In 1996 Qatanani migrated with his family to America on a religious work visa. Qatanani became the Imam of the Islamic Center of Passaic County (ICPC) in Paterson, New Jersey, the second largest Muslim community in the U.S..
He is also a Member of the Fiqh Council of North America and gave lectures at the Islamic American University, a subsidiary of the Muslim American Society (MAS).
Qatanani was a speaker at an Islamic Association of Palestine conference in Chicago in 1999.

In 1999, Qatanani applied for a U.S. Green Card without disclosing that he had been in Israeli detention for three months in 1993. Qatanani contends that he never received word of any charges or convictions against him during his three months in police custody, and therefore was not lying on the immigration form. Government officials learned of Qatanani's detention when Qatanani contacted the FBI in 2005 requesting assistance with his immigration application. In July 2006, the government denied his application, and deportation proceedings began against him, his wife and three of his six children.

According to Israeli records, he was "convicted of assisting terrorist organizations for referring Palestinian students arriving in Jordan" to join the Muslim Brotherhood, a student organization that was legal in Jordan, and the Hamas, which is on the U.S. State Department list of Foreign Terrorist Organizations.
He helped Palestinian students find housing and get into Jordanian university, but says that he was unaware of any links to groups like Hamas and that he was not a member of Hamas.

In 2023, Qatanani lost 15 members as a result of indiscriminate bombing by Israel in Gaza during the Gaza war. It was reported that his family has been in Gaza ever since the Nakba.

==Interfaith==
Qatanani has paved the way in New Jersey for common interfaith dialogue between different religions. He has spoken at more than 100 churches and synagogues across New Jersey.

==Trial==

Character witnesses testifying for Qatanani included Roman Catholic and Episcopalian priests along with two county sheriffs who praised Qatanani for helping investigators become acquainted with cultural aspects of the Muslim community. On September 4, 2008, a U.S. Immigration Judge declined to deport and granted Mohammad Qatanani and his family permanent residency.

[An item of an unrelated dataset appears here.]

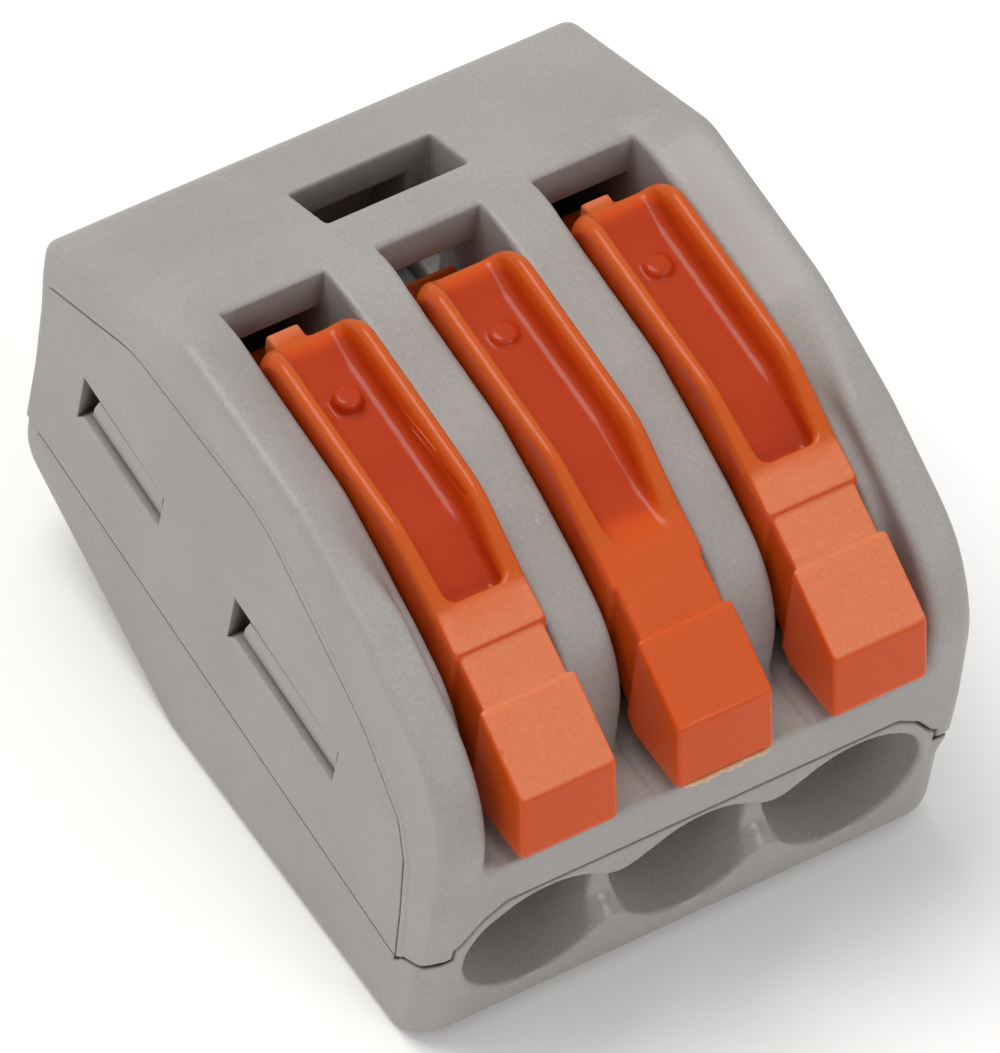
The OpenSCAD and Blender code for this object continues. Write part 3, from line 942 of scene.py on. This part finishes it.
@dataclass
class Lever:
    """Swing-up lever: cam and pins, a bar with a pocket, a neck and a grip."""
    side: str
    x: float
    body: Body
    finish: GlossyPolyamide
    pocket_end: PocketEnd = PocketEnd.SQUARE
    boss_top: float = 13.68
    stub: tuple[float, float, float] = (0.47, 0.5, 13.66)   # half width, length and top
    # Strength of the grained pads on the grip, and of the painted pale sheen on their tops.
    pad_grain_and_sheen_strength: float = 0.85
    bar_half: float = 1.45
    neck_half: float = 1.28
    grip_half: float = 1.44
    pocket_half: float = 0.9
    cam_r: float = 4.3
    cam_gap: float = 0.05
    loop: tuple[float, float, float] = (6.9, 7.09, 1.61)
    ratio: float = 0.175
    outline: Rows = (
        (2.78, 14.45, 1.1), (-3.75, 13.85, 2.5), (-6.95, 12.2, 0.15), (-7.02, 12.05, 0),
        (-8.25, 11.4, 0), (-8.33, 11.52, 0.1), (-10.52, 10.24, 0.2), (-10.93, 8.1, 0.3),
        (-8.7, 8.05, 0.4), (-7.6, 8.9, 1), (-3.2, 10.2, 1), (-1.9, 9.6, 0), (2.78, 9.6, 0))
    square_pocket: Rows = (
        (3.3, 16, 0), (3.3, 13.92, 0), (1.5, 13.42, 2), (-3.6, 12.9, 2),
        (-5.75, 11.95, 0.3), (-5.95, 16, 0))
    soft_pocket: Rows = (
        (3.3, 16, 0), (3.3, 13.92, 0), (1.5, 13.42, 2), (-2.8, 13.05, 2),
        (-4.9, 12.5, 2), (-6.3, 12.5, 0), (-6.3, 16, 0))

    def rows(self) -> Rows:
        """Side view outline; a soft lever has no step before its neck."""
        if self.pocket_end is PocketEnd.SQUARE:
            return self.outline
        return [*self.outline[:2], (-6.95, 12.12, 2.0), *self.outline[4:]]

    def cam(self, y: Array, z: Array) -> Array:
        """Signed distance to the cam's outline.

        A disc about the pivot is cut back by the spring leg's top as it lies
        at each five degrees of the swing, turned back into the closed lever.
        """
        py, pz = self.body.pivot
        shape = outline_distance(np.array(
            [(-1.9, 7), (5.6, 7), (5.6, 10.9), (2.78, 10.4), (-1.9, 12)]), y, z)
        cam = both(np.hypot(y - py, z - pz) - self.cam_r, shape)
        ly, lz, lr = self.loop
        for degrees in range(0, 86, 5):
            a = math.radians(degrees)
            wy = (y - py) * math.cos(a) + (z - pz) * math.sin(a) + py - ly
            wz = (z - pz) * math.cos(a) - (y - py) * math.sin(a) + pz - lz
            b = a * self.ratio
            cam = np.maximum(cam, lr + self.cam_gap - (wz * math.cos(b) - wy * math.sin(b)))
        return cam

    def solid(self, x: Array, y: Array, z: Array) -> Array:
        """Signed distance to the closed lever, with its pole at X = 0."""
        bar = self.bar_half - 0.07 * ramp(-y, 1.0, 6.9)
        half = (bar + (self.neck_half - bar) * ramp(-y, 6.96, 7.04)
                + (self.grip_half - self.neck_half) * ramp(-y, 8.22, 8.34))
        edge = 0.24 - 0.10 * ramp(-y, 5.8, 7.0) + 0.2 * ramp(y, 1.6, 2.6)
        profile = outline_distance(rounded_outline(self.rows()), y, z)
        d = both(profile, np.abs(x) - half, edge)
        d = np.minimum(d, both(self.cam(y, z), np.abs(x) - self.bar_half, 0.12))
        rows = self.soft_pocket if self.pocket_end is PocketEnd.SOFT else self.square_pocket
        pocket = outline_distance(rounded_outline(rows), y, z)
        rise = np.clip(z - 13.26 - 0.1 * y, 0, 0.9)
        d = without(d, both(pocket, np.abs(x) - self.pocket_half + 0.06 - 0.2 * rise, 0.28), 0.2)
        boss = both(both(np.hypot(x, y - 0.55) - 0.4, self.boss_top - 0.9 - z),
                    z - self.boss_top, 0.16)
        d = either(d, boss, 0.07)
        stub = both(both(np.abs(x + 0.35) - self.stub[0], slab(y, 2.4, 2.7 + self.stub[1])),
                    slab(z, 12.9, self.stub[2]), 0.07)
        d = np.minimum(d, stub)
        pin = both(np.hypot(y - self.body.pivot[0], z - self.body.pivot[1]) - self.body.pin_r,
                   np.abs(x) - 2.0, 0.06)
        return np.minimum(d, pin)

    def shade(self, mesh: bpy.types.Mesh) -> None:
        """Writes how low each vertex lies, which paints shade in the pockets and a highlight on the
        rims, and where the grained pads with their painted sheen are.
        """
        co = np.empty(len(mesh.vertices) * 3, np.float32)
        mesh.vertices.foreach_get("co", co)
        normal = np.empty_like(co)
        mesh.vertices.foreach_get("normal", normal)
        x, y, z = co.reshape(-1, 3).T / MM
        up = normal.reshape(-1, 3)[:, 2]
        below = -outline_distance(rounded_outline(self.outline), y, z)
        # Painted shade and highlight: 1 on the top outline gives the lighter rim colour, lower
        # values the darker red of the pockets; the grip stays at a middle value.
        depth = 1 - 0.95 * ramp(below, 0.02, 0.55)
        depth = np.where((y < -6) & (depth > 0.5), 0.6, depth)
        # Painted sheen: the pale colour goes on the up-facing tops of the grip; the grain and
        # roughness of the pads there are real.
        pad_grain_and_sheen = self.pad_grain_and_sheen_strength * ramp(-y, 5.8, 6.2) * ramp(up, 0.55, 0.8) * ramp(-below, -0.2, -0.02)
        # Painted glint: the top of the stub also takes the pale colour.
        pad_grain_and_sheen = np.maximum(pad_grain_and_sheen, 0.55 * ramp(y, 2.78, 2.9) * ramp(z, 13.0, 13.2))
        for name, values in (("depth", depth), ("pad_grain_and_sheen", pad_grain_and_sheen)):
            layer = mesh.attributes.new(name, "FLOAT", "POINT")
            layer.data.foreach_set("value", values.astype(np.float32))

    def build(self) -> bpy.types.Object:
        """Makes the piece."""
        axes = (grid_lines(-2.15, 2.15, 0.08, [(0.6, 1.6, 0.05), (-1.6, -0.6, 0.05)]),
                grid_lines(-11.1, 5.8, 0.08),
                grid_lines(6.8, 14.7, 0.08))
        mesh = mould(f"lever_{self.side}", self.solid, axes)
        self.shade(mesh)
        mesh.transform(Matrix.Translation((self.x * MM, 0, 0)))
        mesh.materials.append(self.finish.material())
        piece = show(f"orange_lever_{self.side}", mesh)
        keep_planes_flat(piece)
        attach(piece, f"lever_{self.side}")
        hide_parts(f"lever_{self.side}")
        return piece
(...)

The Judge noted that the records obtained by Homeland Security officials from the Israelis were "too unreliable to prove that Mr. Qatanani has engaged in terrorist activities."

The lead government attorney drew criticism for reading passages from the Quran that indicated that God will cause unbelievers to "increase in illness." An attorney for the American Jewish Congress questioned the relevance of referring to Quranic passages in Qatanani's trial, explaining that the passages "showed no inclination towards violence" on Qatanani's part.

Rabbi Senter of Pompton Lakes, one of Qatanani's character witness who noted that Qatanani was "the most moderate individual you could imagine" was "shocked" to see the government attorney "use the tactics of hatemongers in an effort to tip the scales of justice."